Y esa “¿injerencia?” de la Iglesia y del Papa en el enjuiciamiento del bárbaro sucedo es la que provocó la respuesta airada del Gobernador, afirmando, de los 60 fallecidos, que “eran todos asesinos o violadores”, y en su elemental e ignorante conocimiento teológico, concluir que entre ellos “no había ningún santo”. Posiblemente el dirigente amazonense se sintió alcanzado, y, de alguna manera responsabilizado, por las palabras de Francisco, que resumían así su mensaje: “Expreso dolor y preocupación por lo sucedido. Invito a rezar por los difuntos, por sus familiares, por todos los detenidos de esa cárcel y por los que allí trabajan. Y renuevo la apelación a que los institutos penitenciarios sean lugares de reeducación y de reinserción social, y las condiciones de vida de los detenidos sean dignas de personas humanas”. Es decir, el Papa acertó de lleno en la diana. Todos los que hemos vivido unos cuantos años en Brasil sabemos las infrahumana condiciones en que se encuentran las cárceles brasileñas, y los niveles de indignidad en que transcurren los días de los presos.
En estas condiciones de absoluta inhabilitación, degradadas y embrutecidas, no sabemos si los “santos” a los que se refiere el Gobernador lograrían comportarse de manera digna, decorosa, ética, y, ¡esto sería lo deseable”, cristiana. Pero el caso es que sospecho que el concepto de santidad de la máxima autoridad del Estado amazonense no solo participe de la exagerada moralización que tanto he criticado yo en la aplicación de la idea de “santidad” en la Iglesia, sino que la amplíe y la convierta en una condición inaguantable e irresistible. Quiero decir con esto, que si Melo se refiere con la palabra santos a los que muestran “virtudes heroicas”, como se suele afirmar en los documentos de beatificación y canonización de los “santos oficiales” proclamados por la Iglesia, habría que hacerle ver que en el palacio gubernamental tampoco abunda ese tipo de santos, por lo que si ésta carencia es una razón viable y presentable para una matanza como la de la cárcel de Manaos, que se eche a temblar, porque nadie se podría tampoco lamentar por una incidencia de esa índole en los muros de su vivienda.

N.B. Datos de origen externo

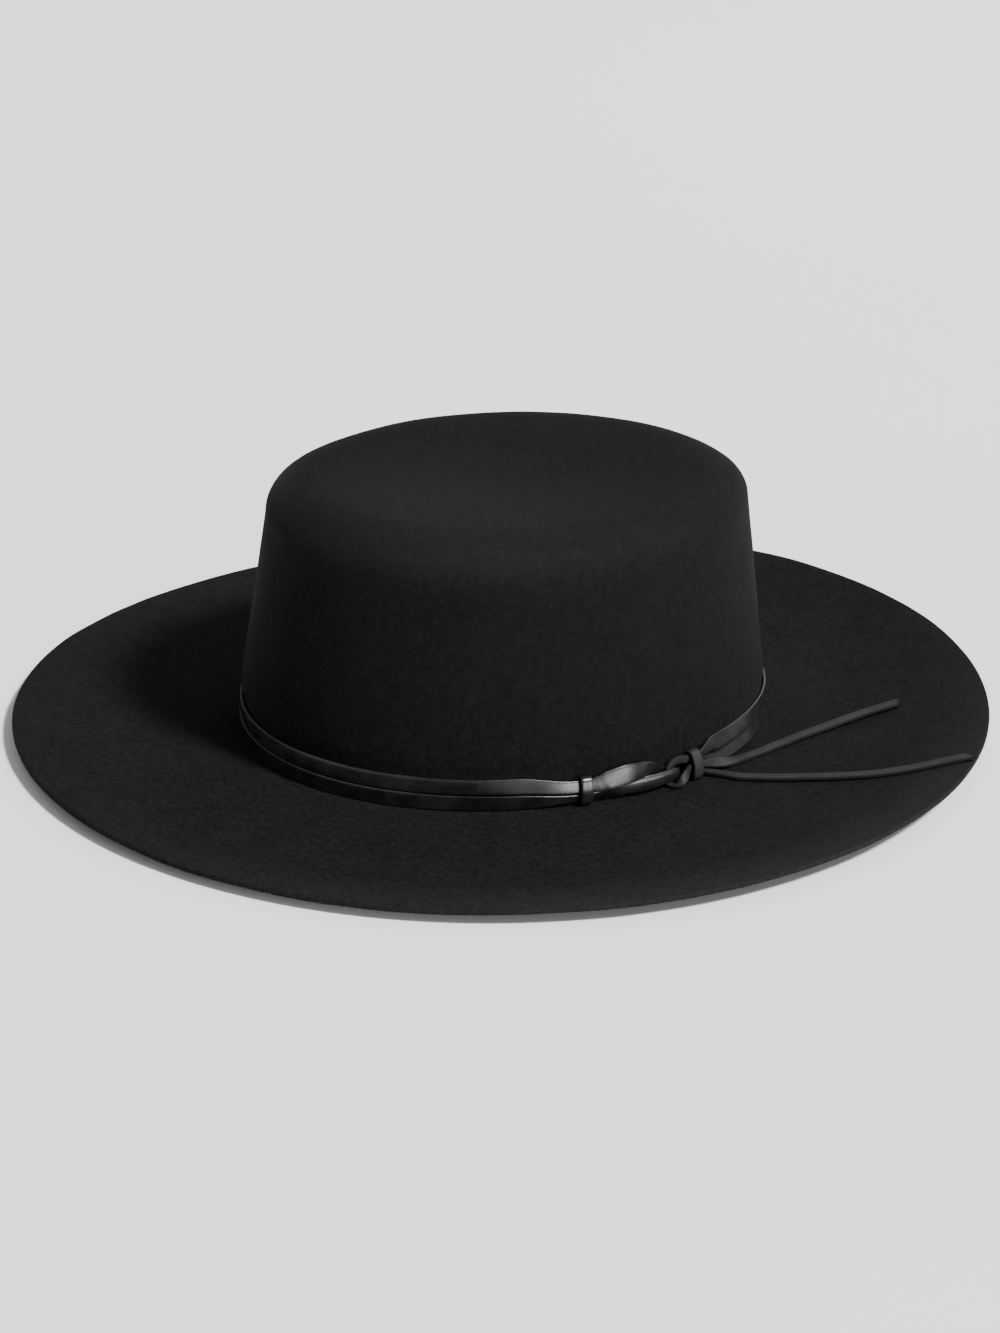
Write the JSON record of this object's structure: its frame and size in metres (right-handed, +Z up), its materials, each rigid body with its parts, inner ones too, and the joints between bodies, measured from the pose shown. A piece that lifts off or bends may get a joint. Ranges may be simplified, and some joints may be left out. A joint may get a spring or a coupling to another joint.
{
  "type": "gaucho hat",
  "caption": "Black felt gaucho hat with a flat-topped oval crown, a wide flat brim and a doubled leather lace band closed by interlocked loops, its free ends on the brim.",
  "frame": {"origin": "middle of the brim's outline, at the level of the flat ring of its underside that the hat rests on", "axes": "+X to the wearer's left, where the lace is fastened; -Y to the front; +Z up out of the crown"},
  "size_m": [0.3576, 0.377, 0.1012],
  "materials": {
    "felt": "matt wool felt with a short nap",
    "lace": "smooth black leather with a soft gloss"
  },
  "bodies": {
    "root": {"felt_body": "felt", "lower_band": "lace", "upper_band": "lace", "front_keeper": "lace", "front_loop": "lace", "rear_loop": "lace", "rear_keeper": "lace", "upper_tail": "lace", "lower_tail": "lace"}
  },
  "joints": []
}
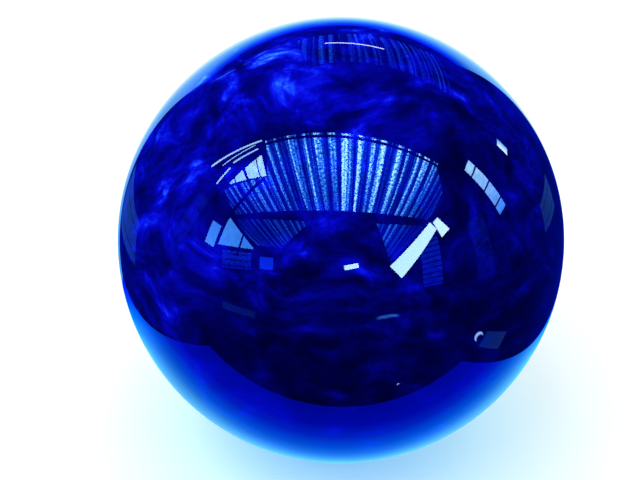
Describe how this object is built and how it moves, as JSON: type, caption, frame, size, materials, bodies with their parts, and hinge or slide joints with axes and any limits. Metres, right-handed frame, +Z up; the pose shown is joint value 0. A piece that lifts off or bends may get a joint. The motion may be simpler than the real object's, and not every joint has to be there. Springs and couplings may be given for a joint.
{
  "type": "crystal ball",
  "caption": "Large solid ball of deep cobalt blue cloudy glass, resting on a loose rubber seat in a low turned wooden ring stand.",
  "frame": {"origin": "on the stand's axis, on the surface that the stand's rubber pad rests on", "axes": "+Z up along the axis of the stand and the ball; +X to the right and +Y away from a viewer in front"},
  "size_m": [0.25, 0.2498, 0.256],
  "materials": {
    "blue_glass": "mirror polished, nearly opaque, with milky blue clouds inside",
    "dark_wood": "turned hardwood, stained dark and satin lacquered",
    "seat_rubber": "soft black rubber, matt",
    "pad_rubber": "black grip rubber, matt"
  },
  "bodies": {
    "stand": {"stand_ring": "dark_wood", "base_pad": "pad_rubber"},
    "seat": {"rubber_seat": "seat_rubber"},
    "ball": {"glass_ball": "blue_glass"}
  },
  "joints": [
    {"name": "ball_turn", "type": "hinge", "parent": "stand", "child": "seat", "pos_m": [0, 0, 0.007], "axis": [0, 0, 1], "continuous": true},
    {"name": "ball_lift", "type": "slide", "parent": "seat", "child": "ball", "axis": [0, 0, 1], "range_m": [0, 0.06]}
  ]
}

Con eso quiero decir que es una solemne estupidez lanzar la idea de que entre los “no santos” la barbarie, la crueldad y la indignidad son aspectos soportables y asumibles, como si solo “los santos” tengan derecho a una vida digna, humana y respetada. Y, desgraciadamente, este es un concepto socio-político que está aumentando con la creciente e imparable desigualdad socio-económica. Así que, mejor que responder de manera torpe e irrespetuosa al Papa, más le vendría bien al Gobernador del Estado donde sucedió una escena tan escandalosa y vergonzosa, iniciar un proceso de autocrítica, como último responsable de las condiciones humanitarias mínimas exigibles a todo habitáculo de personas. Y si su Estado no se siente capacitado para garantizar ese mínimo derecho, que lo proclame, lo exponga, y, en último extremo, presente su dimisión por no poder cumplir, en conciencia, uno de los mandatos fundamentales a los que se debe un gobernante en una sociedad civilizada.